A fearful voice echoes practically from all his portraits and their vacillating rhythm are confined by their outlines in their diagonal, vertical and horizontal motion, just like the spirit of Michelangelo’s slaves imprisoned in their bodies. I believe that the confinement of energy in Shishegaran’s paintings, shown always in human figure raise existential questions. Therefore the play and counter-play of gestural acts and the diagrammatic restraint of the borders can not be separated from existential motives.
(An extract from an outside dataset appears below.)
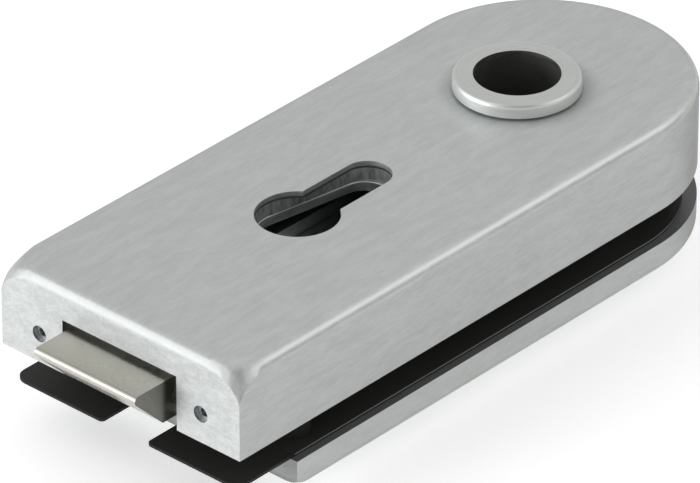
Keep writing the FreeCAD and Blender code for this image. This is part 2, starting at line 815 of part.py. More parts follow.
def is_crosswise(edge, x):
    """Choose the edges across the latch at one place along it."""
    box = edge.BoundBox
    return abs(box.XMin - x) < 1e-4 and abs(box.XMax - x) < 1e-4 and box.YLength > 1


def draw_slide():
    """Steel slide round the cylinder: slot for the latch's stud, lugs for the follower's arms."""
    piece = Piece("draw_slide")
    cross_rear = S.slide_window_rear + S.slide_cross_bar
    lug_end = lug_x + S.lug_thickness
    neck_x = lug_end + S.strip_neck
    outline = mirrored_polygon([
        (-S.slide_front, S.slide_front_half),
        (-S.slide_shoulder, S.slide_front_half),
        (-S.slide_shoulder, S.slide_half_width),
        (cross_rear, S.slide_half_width),
        (cross_rear, S.strip_outer),
        (lug_x, S.strip_outer),
        (lug_x, S.lug_outer),
        (lug_end, S.lug_outer),
        (lug_end, S.strip_outer),
        (neck_x + S.strip_neck, S.strip_outer),
        (neck_x + S.strip_neck, S.bridge_outer),
        (bridge_rear, S.bridge_outer),
    ])
    piece.pad([outline], slide_bottom, slide_top)
    window_half = S.slide_window_half
    piece.pocket([rectangle(-S.slide_window_front, S.slide_window_rear, -window_half, window_half)],
                 slide_bottom, slide_top)
    hub_window = mirrored_polygon([
        (cross_rear, S.strip_inner),
        (neck_x, S.strip_inner),
        (neck_x, S.bridge_inner),
        (bridge_front, S.bridge_inner),
    ])
    piece.pocket([hub_window], slide_bottom, slide_top)
    slot_half = S.stud_width / 2 + S.thread_fit
    slot_end = stud_front + S.stud_length + S.thread_fit
    slot = rectangle(stud_front - S.thread_fit, slot_end, -slot_half, slot_half)
    piece.pocket([slot], slide_bottom, slide_top)
    for side in (1, -1):
        low, high = (S.lug_inner, S.lug_outer) if side > 0 else (-S.lug_outer, -S.lug_inner)
        piece.pad([rectangle(lug_x, lug_end, low, high)], S.lug_bottom, slide_bottom)
    lug_front = bridge_rear - S.lug_thickness
    piece.pad([rectangle(lug_front, bridge_rear, -S.spring_lug_half, S.spring_lug_half)], S.lug_bottom,
              slide_bottom)
    cam_end = S.cam_lug_position + S.cam_lug_length
    cam_lug = rectangle(S.cam_lug_position, cam_end, -S.slide_half_width, -S.slide_window_half)
    piece.pad([cam_lug], S.lug_bottom, slide_bottom)
    cam_finger = rectangle(S.cam_lug_position, cam_end, -S.slide_window_half, -S.cam_lug_inner)
    piece.pad([cam_finger], S.lug_bottom, slide_bottom)


def follower_hub():
    """Follower: two journals, two arms and the spindle's square."""
    piece = Piece("follower_hub")
    piece.pad([circle(spindle_x, ZERO, S.hub_radius)], hub_bottom, hub_top)
    piece.pad([circle(spindle_x, ZERO, S.upper_journal_radius)], hub_top, journal_top)
    piece.pad([circle(spindle_x, ZERO, S.lower_journal_radius)], base_bottom, hub_bottom)
    arm_low = hub_bottom + S.hub_play
    arms = rectangle(spindle_x - S.arm_tip, spindle_x + S.arm_tip, -S.arm_radius, S.arm_radius)
    piece.pad([arms], arm_low, arm_low + S.arm_thickness)
    for side in (1, -1):
        piece.pad([circle(spindle_x, S.arm_radius * side, S.arm_tip)], arm_low, arm_low + S.arm_thickness)
    half = S.spindle_square / 2
    piece.pocket([rectangle(spindle_x - half, spindle_x + half, -half, half)], base_bottom, journal_top)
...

Thus one can say that Shishegaran’s abstract works reveal the essence of life through a complicated quantum motion and remind us of the determining role of impervious indescribable emotions which often raise further questions than offering answers.
There is no doubt that Shishegaran is an expert in creating and destroying equilibriums, a master at displaying entropy and disorder, but it is a kind of disorder which obtains its power from an essential symmetry and pleasant appearances… There is also another kind of playful and vibrant symmetry creating a harmonious flow of energy, seen in The Tree and 2 Figures

                                                   

which compared to the pompous complex humanity of his previous works is light, pleasant and serene, not having the confined energies and psychological complexes seen in his portraits. These works are also abstract and transcendental, yet at the same time they are worldly and life-affirming indirectly expressing a certainty which the Modernist generation of artists has sought.”